The queer movement also eventually included shifting effeminate behavior to mannered and ambiguous behavior which passed as sophistication. Anglophilia in the style of Wilde became widespread, which deflected suspicions of gender nonconformity to style differences. This shift towards this elite, sophisticated behavior may have been one that further entrenched the class divides between the groups, because only middle-class gay men would have had the background (and possibly financial means) to feel comfortable in these predominantly middle-class or upper-class cultural institutions of theater and literature.
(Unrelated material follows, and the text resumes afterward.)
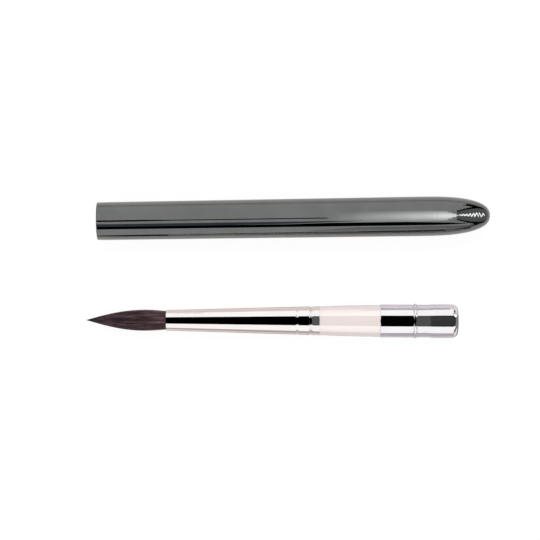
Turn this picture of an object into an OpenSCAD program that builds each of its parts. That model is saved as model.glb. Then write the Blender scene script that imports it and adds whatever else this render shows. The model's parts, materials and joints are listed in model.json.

Consequences of these reclassifications of the gay community continue today—with both the clear separation of gender from sexuality and the tie between “effete styles and effeminacy” (Chauncey, 107). Interestingly, the groups of gay men exist today in fairly similar forms and still the image of effeminate men dominates the public perception of gay culture. The separation of gender from sexuality was crucial in allowing masculine gay men and feminine gay men to exist freely and publicly, providing an all encompassing label of “gay” or “homosexual” to both of these instead of separating them along behavioral gender-affiliations. By creating these two spheres of identity—gender and sexuality—larger swathes of the population can be put under fewer, and overlapping, terms, but it also allows for discussion of the intersectionality of gender and sexuality and class to a degree that would not have existed before the twentieth century when same-sex relations and what they meant were tied only to gender-affiliations.
Chauncey, George. Gay New York: Gender, Urban Culture, and the Makings of the Gay Male World, 1890-1940. New York: Basic, 1994. Print.